Howard caught the ball in the post or as a result of O’Neal refusing to box him out on the offensive glass 13 times. Of those 13 times, Howard went 6-8 from the field, 3-3 from the line, blocked two of Howard’s shots, deflected a dribble, committed two non-shooting fouls, and drew an offensive foul once.

Discounting the non-shooting foul and the deflected dribble, Howard scored 15 points on 11 possessions when defended by O’Neal, a terrific ratio.

Obviously, Howard is a premier player and has eaten alive many of the game’s best big men, but the way O’Neal set about trying to stop him was the main indicator of O’Neal’s less-than-meets-the-eye defense. Instead of working to take opponents out of their comfort zones and working to stop them before they have the ball, O’Neal trusted that his athleticism alone would be enough. As a result he was frequently overpowered.

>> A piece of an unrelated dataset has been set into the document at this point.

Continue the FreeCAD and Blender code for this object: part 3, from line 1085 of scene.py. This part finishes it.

And on the glass, both of O’Neal’s rebounds came straight two him. Seldom did O’Neal try to box out Howard, instead he got burned time and again trying to out jump him or reach around him.

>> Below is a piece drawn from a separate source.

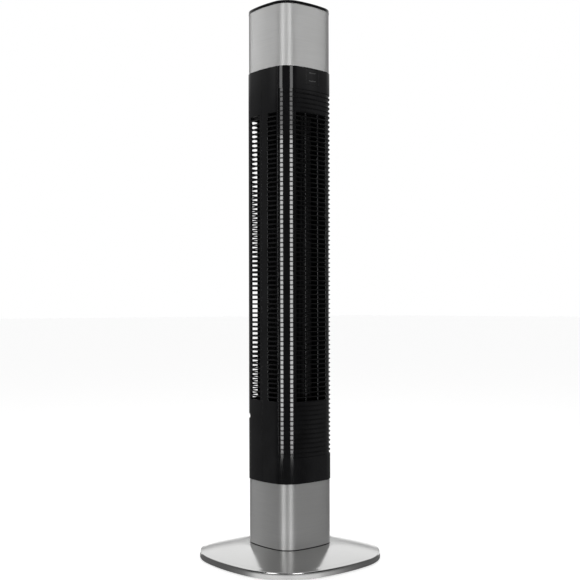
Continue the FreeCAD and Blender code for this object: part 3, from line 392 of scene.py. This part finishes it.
STEEL = (0.66, 0.66, 0.655)
BLACK = (0.0035, 0.0035, 0.0038)
MATERIALS = {
    "band": brushed_steel("band_steel", STEEL, 0.56),
    "plate": brushed_steel("plate_steel", STEEL, 0.17, along_x=True, anisotropy=0.2, turn=0.0),
    "zinc_steel": cast_metal("zinc", (0.55, 0.55, 0.53), 0.32, 1500.0, 0.1),
    "black_satin": moulded("satin_black", BLACK, 0.07, 1400.0, 0.02, gloss_change=0.012),
    # Painted shade: the fins are the same black plastic as the grille wall, and this darker copy of it stands
    # in for the shade and dark reflections that make them look dark.
    "shaded_fin_black": moulded("shaded_fin_black", (0.003, 0.003, 0.0032), 0.09, 1400.0, 0.02, gloss_change=0.012),
    "black_gloss": moulded("gloss_black", (0.006, 0.006, 0.007), 0.10, 60.0, 0.01),
    "dark_plastic": moulded("dark_moulding", (0.035, 0.035, 0.037), 0.5, 1100.0, 0.12),
    "duct_plastic": moulded("duct_moulding", (0.014, 0.014, 0.015), 0.55, 1000.0, 0.12),
    "impeller_plastic": moulded("impeller_moulding", (0.012, 0.012, 0.013), 0.5, 1300.0, 0.1),
    "grey_plastic": moulded("gear_grey", (0.35, 0.36, 0.37), 0.42, 1200.0, 0.06, 0.1),
    "white_plastic": moulded("gear_white", (0.78, 0.77, 0.74), 0.4, 1200.0, 0.06, 0.06),
    "ballast_steel": cast_metal("ballast", (0.12, 0.12, 0.13), 0.55, 350.0, 0.4),
    "hub_metal": cast_metal("die_casting", (0.52, 0.52, 0.54), 0.45, 700.0, 0.35),
    "shaft_steel": brushed_steel("ground_shaft", (0.64, 0.64, 0.64), 0.3, anisotropy=0.5),
    "lamination": layered("laminations", (0.16, 0.16, 0.18), 0.45, 0.6 * MM, 0.8),
    "copper": layered("enamelled_copper", (0.62, 0.26, 0.11), 0.3, 0.9 * MM, 0.7),
    "bronze": cast_metal("sintered_bronze", (0.50, 0.36, 0.18), 0.4, 900.0, 0.3),
    "rubber": moulded("black_rubber", (0.018, 0.018, 0.018), 0.72, 700.0, 0.25),
    "board": moulded("board_laminate", (0.02, 0.12, 0.05), 0.4, 500.0, 0.05),
    "component": moulded("component_sleeve", (0.03, 0.05, 0.14), 0.35, 400.0, 0.04),
    "smoked": moulded("smoked_window", BLACK, 0.07, 1400.0, 0.02, gloss_change=0.012),
    "light": moulded("light_bar", (0.62, 0.66, 0.70), 0.3, 800.0, 0.05, 0.05),
    "switch": moulded("switch_case", (0.04, 0.04, 0.05), 0.35, 900.0, 0.06),
    "print": moulded("printed_grey", (0.30, 0.30, 0.31), 0.4, 900.0, 0.03, 0.1),
    "mark": moulded("display_grey", (0.20, 0.20, 0.203), 0.35, 900.0, 0.03, 0.1),
}
MATERIALS["brushed_steel"] = MATERIALS["band"]
# Painted shade: a lower specular level dims the fins' reflections, so that they look darker than the wall of
# the same plastic.
FIN_SHADE_SPECULAR = 0.16
shaded_fin_shader = MATERIALS["shaded_fin_black"].node_tree.nodes["Principled BSDF"]
shaded_fin_shader.inputs["Specular IOR Level"].default_value = FIN_SHADE_SPECULAR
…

In help situations, O’Neal was usually in no man’s land defending screen/rolls, trailing too far back to adequately contest ball handlers, and neither challenging the ball-handler or his own man, when his assignment set a screen and rolled hoopward.

Did O’Neal do anything right?

Sure. He waited at the rim and blocked two layup attempts on one possession. He swatted away Gortat’s shot attempt the one time Gortat tried to take him in the post. He also flashed quick hands, not only to tip Howard’s dribble on one possession, but also to rip a Hedo Turkoglu drive.

And that’s it.

The most disturbing sight of all came after a timeout before an inbounds pass early in the first quarter. As his teammates huddled together by the bench, O’Neal was nowhere near them, standing at the free throw line, looking completely disinterested in what was going on.

Perhaps he knew that he was going to get smoked by Howard and mentally checked himself from the game to save his psyche from getting embarrassed? Perhaps he forgot about the trade and that those other four players were his teammates? Perhaps he just truly didn’t care about the game at hand.

Either way, O’Neal’s lack of intensity and passionless game bring the Heat no closer to competing with the very best of the East’s big dogs.